One of these bills provides for the establishment of a territorial government over the Indian territory, to be exclusively for the white men. It covers every foot of the territory which half a century ago was solemnly dedicated to the exclusive and permanent possession of the Indians. It is to be bounded by Arkansas and Missouri on the east, by Texas on the south, by Texas and New Mexico on the west, and by Kansas and Colorado on the north. No Indian is to have a voice or a vote in its government, unless, perhaps, he will consent to abandon his tribe, his kith and kin, and all the institutions under which he and his ancestors have lived for ages. The bill provides for buying out the tribal titles to all the lands not actually lived upon by the Indians, and assumes if it does not actually provide for the subdivision of the remaining Indian lands in severalty. This territory is to be admitted into the Union as a State. It will then make what laws may be desired by the people in regard to land titles. If necessary, the Indians can easily be induced to take their lands in severalty, and then, inexperienced in the management of business, they will be the easy prey of the sharp and unscrupulous white men around them.

The other act pending in Congress, which has passed in the senate, provides specifically for the division of the tribal lands among the individual members. But, strange to say, it is not to be applied to those tribes which are most civilized and most competent to manage their affairs. The Cherokees, Creeks, Choctaws, Chickasaws, Seminole, Osages, Miamis, Peorias, Sacs and Foxes, and Senecas, are exempted from the law of severalty titles, while the wild tribes, who have no idea of what a title to a tract of land signifies; who have no conception of the meaning of deeds, of mortgages, and liens, are to be at once subjected to these arrangements. Can any one believe that this bill is in the interest of the Indians?

The commissioner of Indian affairs, it is true, insists strenuously upon the application of the severalty principle to the classes or tribes which are exempted from its operation by the senate bill. His great fear is that the masses of the civilized tribes will be cheated out of the usufruct of their lands by their rich Indian brethren, and his remedy against this apprehended evil is to give to white men an equal chance lo cheat them. In his last annual report he states that "the rich Indians, who cultivate tribal lands, pay no rent to the poorer and more unfortunate of their race, although they are equal owners of the soil. His proposition, like that of the senate bill, is to divide the lands into 160-acre tracts among the members of the tribes. He states that the poor Indians are employed as laborers by their rich neighbors at $16 per month, instead of settling down as farmers. It seems not to have occurred to the head of the Indian bureau that a poor Indian has the same right to take a farm on the tribal lands as a rich one, and that the tribe, or if not the tribe, then the Indian bureau, would see to it that he has his rights.

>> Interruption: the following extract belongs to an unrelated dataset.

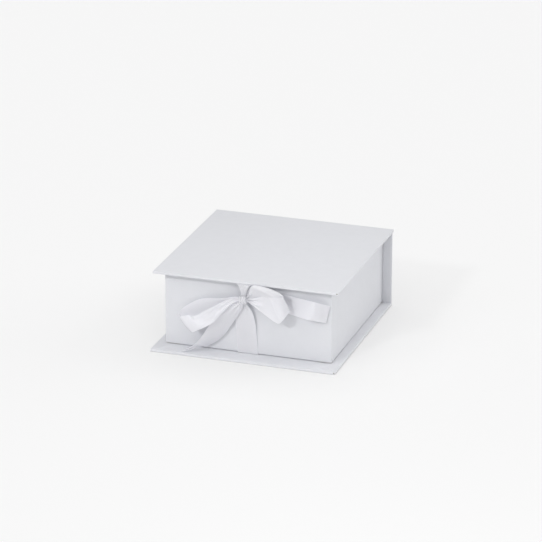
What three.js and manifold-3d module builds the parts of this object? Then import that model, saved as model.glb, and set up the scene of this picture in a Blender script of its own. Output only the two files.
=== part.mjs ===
// Photo box: a paper-covered rigid box of the book style, tied shut with a satin bow.
//
// The case is three greyboards, base, spine and lid, wrapped in white paper that also makes the
// hinge at the rear top edge. A tray of five boards, wrapped and lined with paper, is glued to the
// base and to the spine. A ribbon under the lid's lining and a ribbon under the tray are tied in a
// bow in front of the tray.
//
// Millimetres, +Z up. The origin is the centre of the base's underside, the front faces -Y.

import * as THREE from "three";
import Module from "manifold-3d";
import { mergeVertices } from "three/addons/utils/BufferGeometryUtils.js";

// Overall sizes, measured over the covering paper
const BOX_WIDTH = 185;
const BOX_HEIGHT = 80.5;
const BASE_DEPTH = 190;
const LID_DEPTH = 184.5; // from the lid's front edge to the spine's outer face
const LID_DRIFT = 1.5; // the lid has settled this far to the right on its paper hinge
const SIDE_MARGIN = 9; // the base stands out past the tray's sides
const FRONT_MARGIN = 19; // and past its front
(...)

And again, the head of the bureau seems not to have reflected that if neither the tribe nor the bureau has the power or the authority to protect the poor Indians under existing circumstances, they will be equally powerless or equally wanting in will to protect him when holding his share of the land in severalty. Furthermore, so long as the land is held jointly by the tribe, it is impossible to divest the poor Indian of his rights. But when he becomes the sole possessor of 160 acres, he may alienate it. It is true that the senate bill proposes, and the commissioner suggests that the severalty titles be made inalienable for twenty-five years. But there are many legal expedients for avoiding such obstacles.

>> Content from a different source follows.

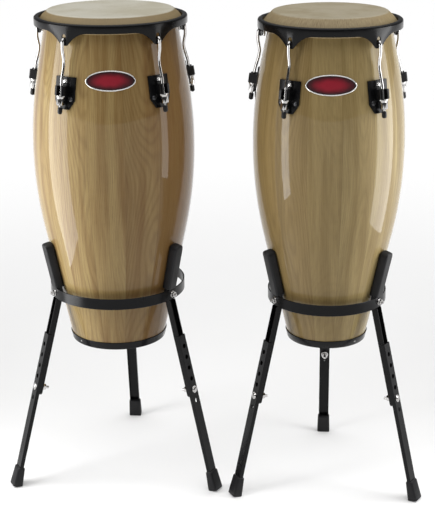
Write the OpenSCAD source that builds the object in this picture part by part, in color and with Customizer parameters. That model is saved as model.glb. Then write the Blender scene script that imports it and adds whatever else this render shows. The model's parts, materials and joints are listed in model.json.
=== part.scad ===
// A pair of conga drums, a large and a small one, each in its own three-legged basket stand.
// +X is right, -Y is the players' front, +Z is up and the floor is Z = 0.

/* [Large drum] */
// Diameter of the large drum's head over the bearing edge
large_head_d = 278; // [270:1:286]
// Diameter of the large shell at its belly
large_belly_d = 352; // [344:1:360]
// Diameter of the large shell at its bottom
large_base_d = 205; // [198:1:212]
// Height of the large drum's bottom above the floor
large_bottom_z = 319; // [310:1:330]
// Turn of the large drum in its stand, in degrees
large_drum_turn = 4.5; // [-10:0.1:10]
// Splay of the large stand's legs from vertical, in degrees
large_leg_splay = 14.6; // [13:0.1:16]

/* [Small drum] */
// Diameter of the small drum's head over the bearing edge
small_head_d = 249; // [243:1:255]
// Diameter of the small shell at its belly
small_belly_d = 324; // [318:1:330]
// Diameter of the small shell at its bottom
small_base_d = 168; // [163:1:173]
// Height of the small drum's bottom above the floor
small_bottom_z = 339; // [330:1:348]
// Turn of the small drum in its stand, in degrees
small_drum_turn = 0; // [-10:0.1:10]
// Splay of the small stand's legs from vertical, in degrees
small_leg_splay = 13.3; // [12:0.1:15]

/* [Both drums] */
// How far the small drum stands to the right of the large one
spacing_x = 464; // [455:0.5:475]
// How far the small drum stands in front of the large one
spacing_y = 66; // [40:0.5:80]
// Thickness of the wooden shell
wall = 11; // [9:1:13]
// Radius of the long curve down the side of the shell
side_curve_r = 900; // [850:10:1000]
// Diameter of the tuning hooks' rod
rod_d = 6.4; // [6:0.1:6.6]
// Number of tuning hooks on a drum
lugs = 5; // [5:1:5]

/* [Stands] */
// Height of the strap's middle above the floor
strap_z = 440; // [435:1:445]
// Height of the strap
strap_h = 24; // [20:1:26]
// Height of the leg clamp bolts above the floor
clamp_z = 224; // [215:1:235]
// Length of the padded arms above the strap
arm_l = 120; // [110:1:122]

/* [Hidden] */
$fn = 64;
LARGE = 0;
SMALL = 1;
SETS = ["large", "small"];
LEGS = 3;
ONE_EACH = ["shell", "head", "flesh_hoop", "bottom_band", "band_nails", "lug_brackets", "lug_bolts",
            "badge", "rim", "tuning_hooks", "hook_caps", "stand_strap", "stand_uprights",
            "arm_sleeves", "strap_bolts", "leg_bolts"];
PER_LUG = ["tuning_nut"];
PER_LEG = ["lower_leg", "foot", "clamp_nut"];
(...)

The bill provides, and the commissioner recommends, that the surplus lands, after each Indian shall have his 100 acres assigned him, be sold to white men. In some of the tribes, as the commissioner shows, the surplus would be two to four times as large as the allotted lands. It will follow, therefore, that each Indian farmer of those tribes will have two to four white neighbors. These white neighbors will make the laws by which the Indian will be governed, but in the making of which he will have no voice.

The commissioner states that even now there are rich Indians who cultivate a thousand acres of the tribal lands, and claim and fence in a quarter of a mile all around the thousand acres for pasturage. This arrangement gives them a thousand more. The monopoly is tolerated by the tribal government and by the Indian bureau. It devolves upon the commissioner, therefore, to show that a division of the Indian lands in severalty will tend to reform the Indian governments and the Indian bureau. Otherwise, the opportunities of the rich Indians to oppress the poor would seem to increased, rather than diminished, by dividing the lands in severalty.

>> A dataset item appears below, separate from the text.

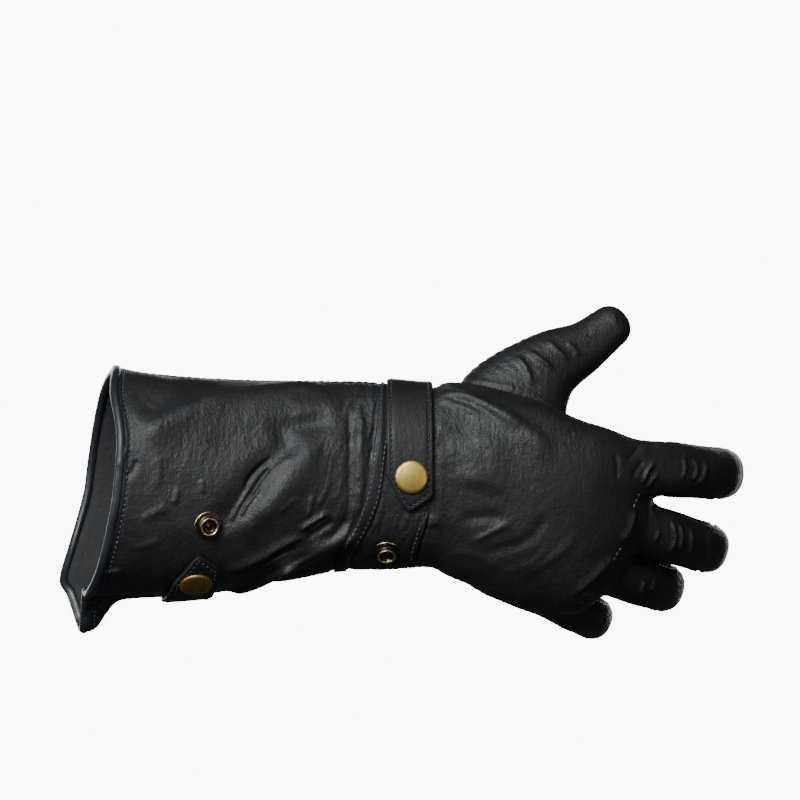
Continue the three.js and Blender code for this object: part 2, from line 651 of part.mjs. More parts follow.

If the bill shall pass, and if each adult Indian be assigned his 160 acres, the poor will still be poor. They will have nothing to set up house-keeping upon, nothing on which to begin as independent tillers of the soil. No house, no furniture, no provisions for a year, no horse or ox, no plow; and the outcome will be that the poor Indian must go back to the farm of his rich neighbor and work for $16 per month. What, then, will he do with his 160 acres? He will lease it to his rich neighbor, and when tempted to spend more than he makes as a laborer, he will mortgage his land for money. The senate bill provides that the allotment of land to individual Indians will be held in trust by the United States for twenty-five years, after which time the Indian or his heirs is to have a conveyance of the land in fee, discharged of all incumbrances whatsoever. The professed object is to train the Indian to the civilized habits of business; and this is to be done by appointing him a guardian for twenty-five years, during which time he can neither buy nor sell land. Why, then, not allow the land to remain in the joint ownership of the tribe? As a member of the tribe he cannot possibly be cheated out of his birthright, if the land is held as at present. If assigned to him in severalty, albeit without the power of alienation, it is morally certain that he will enter into contracts by which he will encumber it to its full value. The allotments are to be patented to the Indians, and held and conveyed and to descend "according to the laws of the state or territory where such land is located." The laws will be made by white men, for the peculiar advantage of the white men.

These bills, therefore, are admirably contrived for turning the Aborigines of this country into pariahs and outcasts, landless and homeless.